Kamu pandangi poster atau gambar apa pun yang merupakan iklan film apa yang sedang dan akan dipertontonkan kepada khalayak.
Otakmu berpikir keras, bagaimana cara menyisihkan uang supaya dapat menonton film yang kamu perkirakan bagus dan seusiamu bisa dengan mudah mendapatkan karcis meskipun membeli dengan cara berdesak-desakan.

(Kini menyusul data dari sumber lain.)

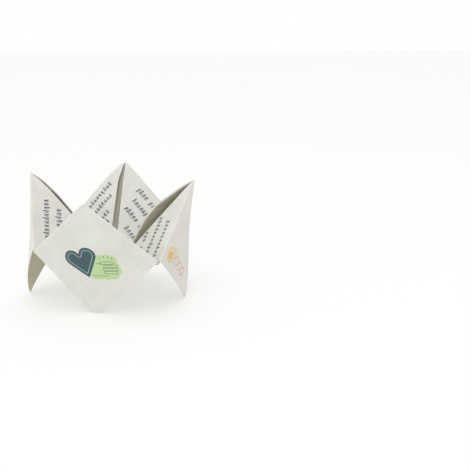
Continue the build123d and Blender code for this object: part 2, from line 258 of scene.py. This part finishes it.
def middle_surface():
    """Points of the middle of the folded paper, their places on the flat sheet, triangles, how thick the paper is at each
    point as a share of t, and the points that stand on the table."""
    V, UV, T, thin, known, foot = [], [], [], [], {}, []

    def point(x, u, th=1.0, name=None):
        if name is not None and name in known:
            V[known[name]] = (V[known[name]] + x) / 2
            return known[name]
        V.append(np.array(x)), UV.append(np.array(u)), thin.append(th)
        if name is not None:
            known[name] = len(V) - 1
        return len(V) - 1

    along = [np.array(v, float) for v in ((0, -1), (1, 0), (0, 1), (-1, 0))]   # on the sheet, towards valleys 3, 0, 1, 2
    for k in range(4):
        q = Quarter(k)
        A, B = along[k], along[(k + 1) % 4]
        starts = [q.foot_start(0), q.foot_start(1)]
        before = ids = None
        for d in rings + [side]:
            X, U, split = q.ring(d, starts)
            before, ids = ids, [point(x, u[0] * A + u[1] * B, min(1.0, d / grow)) for x, u in zip(X, U)]
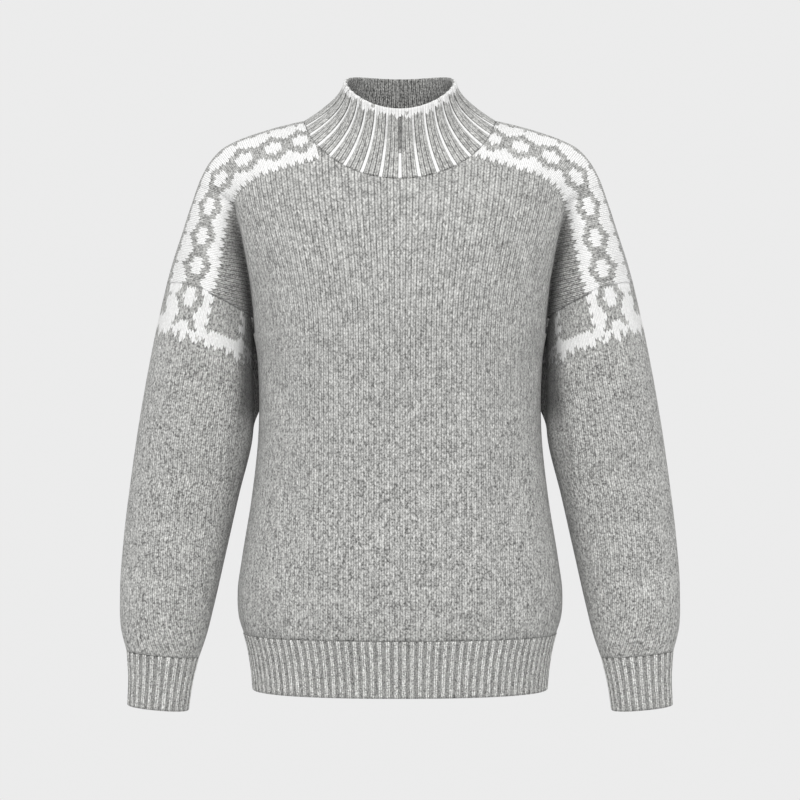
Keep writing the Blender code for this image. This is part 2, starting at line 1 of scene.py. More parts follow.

Maka, hari-harimu kemudian, di samping mengikuti pelajaran sekolah adalah dipenuhi rencana menonton film. Kadang-kadang sepulang sekolah, meskipun belum punya uang, kamu sempatkan berhenti melihat-lihat deretan gambar film di kaca yang tertutup.
Menikmati pesona hadirnya artis film di depanmu. Godaan menonton film lebih besar ketimbang uang yang kamu miliki kamu gunakan untuk membeli buku. Di kotamu hanya beberapa saja toko buku yang buka dan yang paling terkenal adalah tak jauh dari bioskop itu di bawah sebuah pohon yang rindang.
Begitulah kamu tumbuh di sebuah kota kecil yang dulu cukup sepi kini siap digempur keramaian tersebab adanya bandara. Jika pun kini kamu mengulang peristiwa itu, mendatangi lagi tempat bioskop tersebut, tentu saja sudah berubah.
Kamu bisa saja punya perasaan yang sama dengan masa kecilmu jika tempat yang kamu datangi di masa kini itu masih berwujud bioskop. Tapi, pastilah itu mustahil.
Sudah lama bioskop itu tutup, bangkrut. Tapi yang pasti orang kini sudah tak perlu lagi mendatangi bioskop untuk berbahagia. Apalagi di masa kini kamu juga sudah bisa berbahagia di rumah saja.
Hal yang paling membahagiakanmu di masa kini ketika keluar rumah justru ketika mendatangi pasar tradisional. Memburu kuliner ala desa yang relatif alami, misalnya lotek, pecel, kupat tahu, buntil, sayur bayam, sayur kangkung, sayur kenikir, sayur kelor, burjo kacang hijau, sayur jamur, sayur brokoli, sayur sawi, dan lainnya.